Great. Thanks, Bob. This will be our last question. How does Xcel Energy approach cybersecurity in light of the evolving threat landscape?

Bob Frenzel
Chairman, President, and CEO, Xcel Energy

Well, you said it. There's an evolving threat landscape for sure. Cybersecurity is an absolutely critical component of how we protect our customers and our employees and the reliability of the energy system that they depend on every single day. We know that our critical infrastructure is a target for would-be disruptors. Unfortunately, cyber criminals are getting more and more sophisticated every day, and we need to stay one step ahead of them.

To do so, we are constantly enhancing our security posture. I mentioned artificial intelligence, advances in AI are both a challenge and an opportunity for us. We can use AI and cybersecurity defense to protect our infrastructure from would-be disruptors. Cyber folks know how to use AI, too, and they use that to try and disrupt our systems as well.

Making sure that we have the artificial intelligence that we need, that it's embedded in our system, and that our systems are prepared for what we know is an inevitable attempt at our IT and OT environment. Protecting it really starts with strong governance and accountability. We have policies and standards that are defined.

They're executed across all of Xcel Energy with clear rules about who can access our systems, how we protect our data, and handling of sensitive customer and employee information. We have a dedicated industry-leading business risk security and enterprise security operations programs. Our cybersecurity, I think this is critical, it extends all the way to the top.

Tone at the top. My leadership team and I get regular security updates. Our board reviews our cyber posture multiple times a year, including third-party assessments of our cyber posture.

We work very diligently to protect our systems from would-be disruptors. We monitor them 24 hours a day, 365 days a year, with dedicated cybersecurity professionals in a dedicated facility. We deploy intrusion protection consisting of firewalls and email and web controls, continuous monitoring, and other security technologies.

We've got multiple levels of defense and controls that are closely monitored and tuned to ensure detection and prevention of new and emerging threats. We routinely analyze all the recent cyber intelligence and use it to strengthen our defenses in real time. That's the defensive posture, but resiliency is really important, too. We maintain redundant environments in geographically diverse locations, so our most critical applications can continue to operate even if a primary system is compromised.

Finally, we know there's no way we can do this all on our own, and we have an enormous amount of partnerships with our industry peers, with government agencies at the state and the federal level, sector partners. We share intelligence across them. We coordinate our responses to cyber events, material impacts across the country in real time.
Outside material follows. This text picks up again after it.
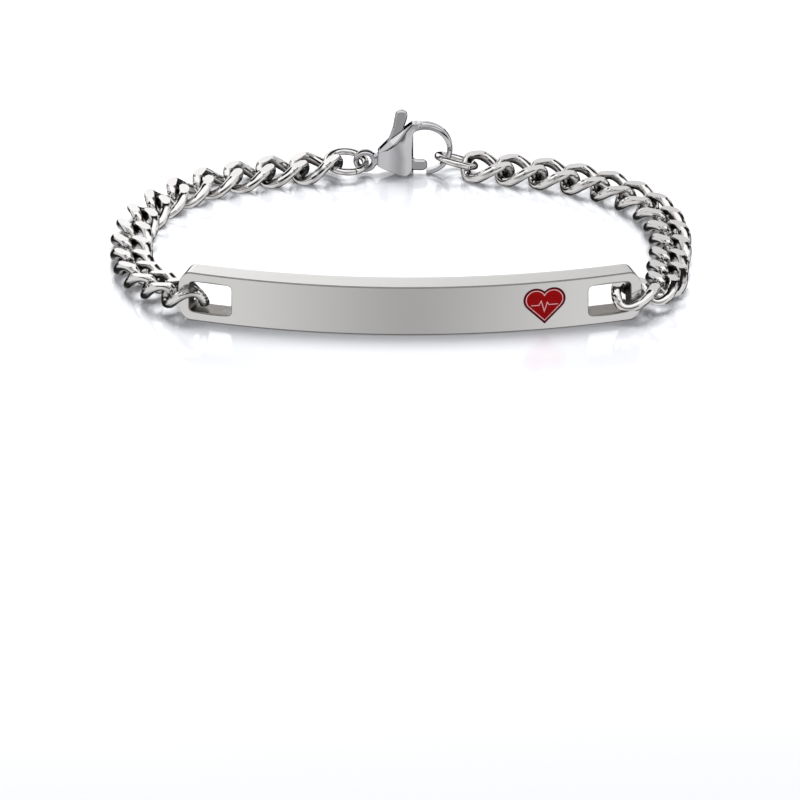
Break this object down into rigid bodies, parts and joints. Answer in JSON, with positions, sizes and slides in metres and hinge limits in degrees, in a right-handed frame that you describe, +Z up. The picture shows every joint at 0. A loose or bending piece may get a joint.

I'm confident we've taken all the steps that we need to and continue to take steps to protect our critical infrastructure for the benefit of our customers. It's an evolving and emerging threat, and we are staying ever vigilant as we look to protect our nation's critical infrastructure.

Amy Schneider
Vice President and Corporate Secretary, Xcel Energy

Well, thank you, Bob.

Bob Frenzel
Chairman, President, and CEO, Xcel Energy

Thank you, Amy. I think we're at time. I want to thank everybody on the call for participating. Thank you for all the support you give us every year. If you have any questions, as Amy said at the outset, please reach out to our IR team, or we have a great website if you want to look for answers there. Thanks again for all your support.

Operator

This now concludes the meeting. Thank you for joining, and have a pleasant day.